The improv comedy series Campus Ladies is kicking off its sophomore year tonight on the Oxygen network (11pm/EST). Following a widow (Carrie Aizley) and a divorcée (Christen Sussin) as they return to college while in their forties, the show is enrolling some big-name guest stars this semester, including Jason Alexander, Jeff Garlin and Penny Marshall. Executive producer Cheryl Hines, best known for her role as Cheryl David on HBO's Curb Your Enthusiasm, has been a big part of attracting that talent. Recently, TVGuide.com had a little chat with her about the Ladies and Larry.
TVGuide.com: I'm a 27-year-old, heterosexual male, and I thought the first couple of episodes of the new season were pretty funny. Is it OK for me to enjoy a show on the Oxygen network?
Cheryl Hines: It is. You know, it's funny — when the show first came out, I was being interviewed by someone from The Today Show, and he said, "How does it feel that reviewers are saying this is guy humor?" I was like, "I don't really know what you mean. It's written by all women."
TVGuide.com: Funny is funny.
Hines: Right, funny is funny. We all came from the Groundlings Theater, and they didn't have a guys' section and a girls' section. There are a lot of guys who are closet watchers, though, so you don't have to worry about growing breasts or anything like that.

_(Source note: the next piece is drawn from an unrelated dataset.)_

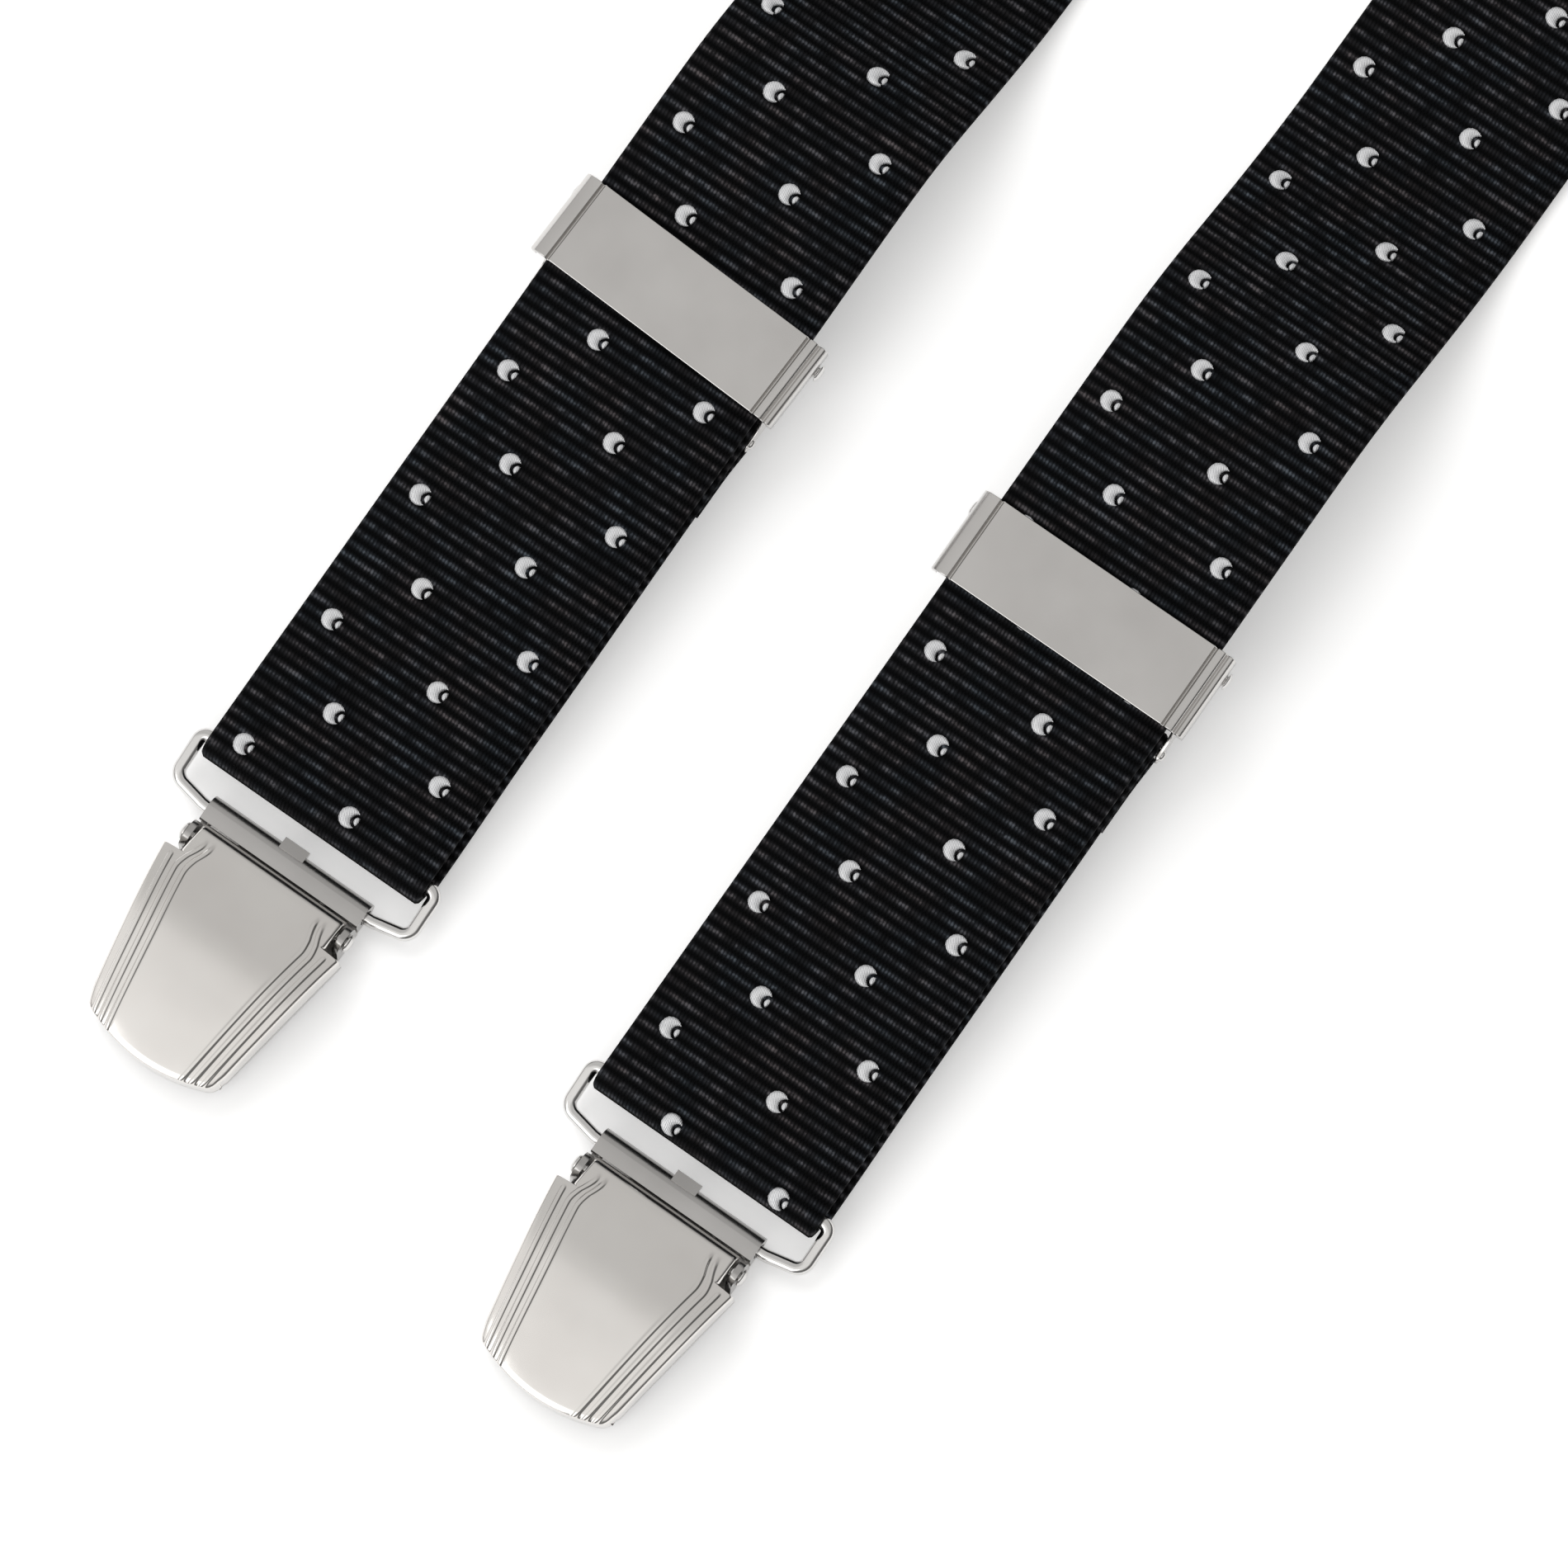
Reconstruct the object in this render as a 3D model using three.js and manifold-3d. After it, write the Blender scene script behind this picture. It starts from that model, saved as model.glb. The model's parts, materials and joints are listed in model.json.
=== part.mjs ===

TVGuide.com: What a relief. The title characters, Joan and Barri, are really out of place on a college campus. Was the original idea to put middle-aged women in a situation where they don't quite belong?
Hines: Well, Christen and Carrie had these characters, and my husband, Paul Young, who's one of the executive producers, worked with them to figure out where to put these women. They decided that putting them on a college campus would be the funniest possible situation. But we were friends with them from the Groundlings, so we knew they'd be really funny anywhere.

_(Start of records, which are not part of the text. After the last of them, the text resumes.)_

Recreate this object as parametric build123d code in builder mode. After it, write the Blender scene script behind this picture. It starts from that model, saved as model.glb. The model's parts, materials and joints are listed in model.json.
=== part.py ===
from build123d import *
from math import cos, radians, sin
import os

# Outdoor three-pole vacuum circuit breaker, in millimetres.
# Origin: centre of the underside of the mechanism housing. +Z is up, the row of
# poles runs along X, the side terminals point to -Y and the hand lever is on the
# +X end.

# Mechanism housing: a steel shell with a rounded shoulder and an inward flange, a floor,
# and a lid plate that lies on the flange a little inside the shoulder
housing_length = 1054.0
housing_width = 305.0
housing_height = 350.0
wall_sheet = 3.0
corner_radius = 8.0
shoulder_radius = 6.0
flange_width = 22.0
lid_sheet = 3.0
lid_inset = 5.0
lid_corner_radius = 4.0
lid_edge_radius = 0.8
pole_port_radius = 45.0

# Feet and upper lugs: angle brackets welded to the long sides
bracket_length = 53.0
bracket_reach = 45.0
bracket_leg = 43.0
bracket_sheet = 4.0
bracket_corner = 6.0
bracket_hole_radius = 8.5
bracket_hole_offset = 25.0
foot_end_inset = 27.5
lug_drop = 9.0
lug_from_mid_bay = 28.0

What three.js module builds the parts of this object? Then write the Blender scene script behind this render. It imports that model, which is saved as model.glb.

TVGuide.com: Last season, you directed the episode "No Means No." What was the toughest thing about directing?
Hines: Probably keeping everything moving along, because the show is improvised. People say the funniest things when we're shooting, and your instinct is to sit and laugh for 10 minutes until we all pull it together. But as a director, you don't have that luxury, or you're not going to stay on schedule. I had to be the disciplinarian with two of my best friends, but I loved it.
TVGuide.com: Did you direct any episodes this season?
Hines: I did. I directed "Psych 101." Jane Lynch (Best in Show) is in it.
TVGuide.com: How'd you bring so many big guest stars, like Jane Lynch, on board?
Hines: Well, for our first season, it meant asking people for favors, because they'd never seen the show. But after we aired, we got this cult following in Hollywood. I'd run into people, and they would say, "Oh, my god, I love Campus Ladies." I would say, "Great. How would you like to be on it?" That's how we got Megan Mullally and Sean Hayes and people like that.
TVGuide.com: Is the improv approach on Campus Ladies similar to what you do on Curb Your Enthusiasm?
Hines: It's very similar. We "borrowed it," shall we say. With my experience and Carrie and Christen's improv background, we just felt like it was a great way to get the funniest stuff we could get. On Curb, I had been part of the process from the very beginning, so that was very helpful in molding Campus Ladies.
TVGuide.com: What's the status for the new season of Curb?
Hines: We're shooting right now. We're about halfway through the 10 episodes.
TVGuide.com: At the end of every season you hear rumors that [Curb creator] Larry [David] doesn't want to do another one. What do you think keeps bringing him back?
Hines: Me. [Laughs] At the end of every season, he always feels like he's put his heart and soul into that season and doesn't feel like he's got anything left to give. So it takes him a while to recharge and start coming up with ideas again.
TVGuide.com: Early on, did you think Curb Your Enthusiasm had the ability to attract such a big following?
Hines: I had no idea. When I was cast, it was just a one-hour special on HBO. I had no expectations and was just hoping I'd get more auditions because of it. When Larry told me it was going to be a series, I really didn't know if people would embrace it or not. It was such a different way of shooting, and it had a different look and feel to it. I didn't know if people would get it.
TVGuide.com: There's also the issue with Larry not being all that likable.
Hines: Yeah. There are always people coming up to me saying, "I can't stand Larry David, but I love the show." I have a secret feeling [that] they do like Larry but don't know it.
TVGuide.com: At the end of the day, what's better — producing your own show on Oxygen, or being one of the stars of a hit HBO series?
Hines: It's apples and oranges, my friend. I'm having the time of my life on Curb Your Enthusiasm, and I'll always treasure having the chance to work with Larry. On the flip side, I'm working with two of my best friends and my husband on Campus Ladies. I'm learning as I get older the importance of picking and choosing who you work with. Life is short. If you're having a good time with the people you work with, it makes all the difference.